На исходе четвертого акта, спутав счет времени, начинается комедия любви Хлестакова. Осип, вероятно, уже уложил вещи, а обольститель Иван Александрович предпринимает свою последнюю авантюру. Очень хорош был в Художественном театре переход от сцены с жалобщицами с ее лениво-раздраженным тоном к сладчайшему (И. Н. Берсенев говорил — мяукающему) флирту с Марьей Антоновной. Какой-то прыжок из мира вынужденности в мир свободного выбора — там он по необходимости играл роль важного чиновника, здесь он играет самого себя. Хотя их встреча происходит случайно и Марья Антоновна от неожиданности даже вскрикивает, а Хлестаков, от полноты чувств расплывшись в улыбке, разводит руками, оба они ждали этой минуты. Они заметили друг Друга еще тогда, когда провинциальная барышня с присущей ей непосредственностью вспомнила Загоскина, другого, известного ей автора «Юрия Милославского», и тем самым сконфузила знатного гостя. Но он не затаил обиды, {50} напротив, тотчас же они переглянулись, не успев, правда, обменяться словечком. А потом был пир, взрыв, тяжелый сон, пробуждение с мыслью о недурной дочке городничего, и далее поток представлений, просьб, жалоб, одуряющая пестрота лиц. Может быть, он с таким нетерпением вел «прием», не церемонясь (начиная с Земляники) с посетителями, что рассчитывал на этот счастливый тет‑а‑тет. В американских записях репетиций «Ревизора» есть на то намек.

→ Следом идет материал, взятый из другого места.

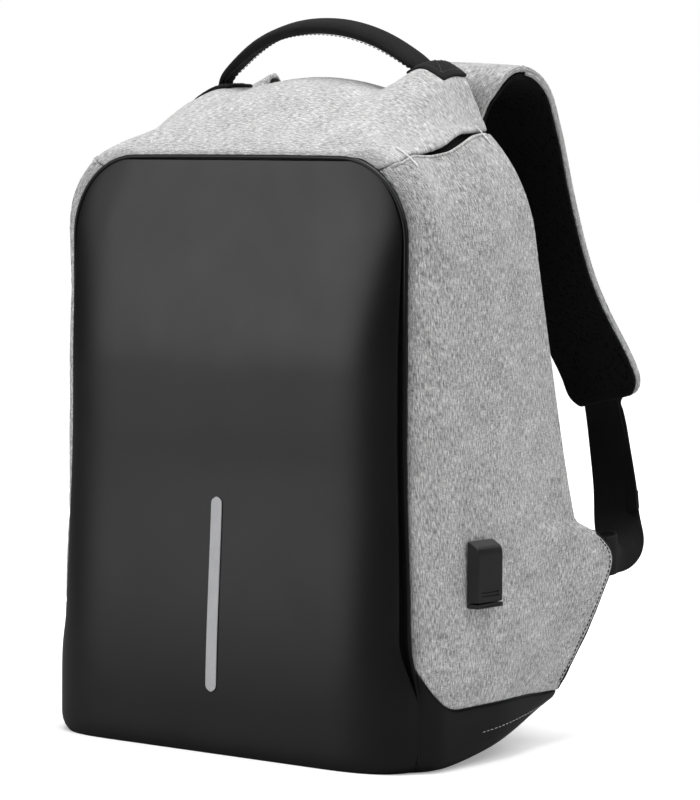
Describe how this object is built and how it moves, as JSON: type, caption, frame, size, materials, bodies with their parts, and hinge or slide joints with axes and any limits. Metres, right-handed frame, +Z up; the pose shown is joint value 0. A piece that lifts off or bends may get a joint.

У Гоголя в сцене ухаживания Хлестакова дважды повторяется ремарка «рисуется», то есть жеманничает, прихорашивается; такое мужское кокетство было в игре Чехова. На этот раз Хлестаков ведет себя в полном соответствии с законами своего естества, его расшаркивание перед Марьей Антоновной — процесс самопроизвольный, как брачный танец у некоторых птиц. До сих пор он чаще всего оказывался в исключительном положении, иначе не бывает в комедии неузнавания, схему которой использовал Гоголь. Это было сплошное мифотворчество, иногда, как мы знаем, бессознательное и безотносительное к реальности. Теперь он не врет, не заносится, не витийствует, не представительствует, теперь его ситуация самая обыденная, с ужимками столичного приказчика он обхаживает понравившуюся ему девицу. Кажется, за все время своего ревизорства он не был так близок к быту, как в этой сцене обольщения.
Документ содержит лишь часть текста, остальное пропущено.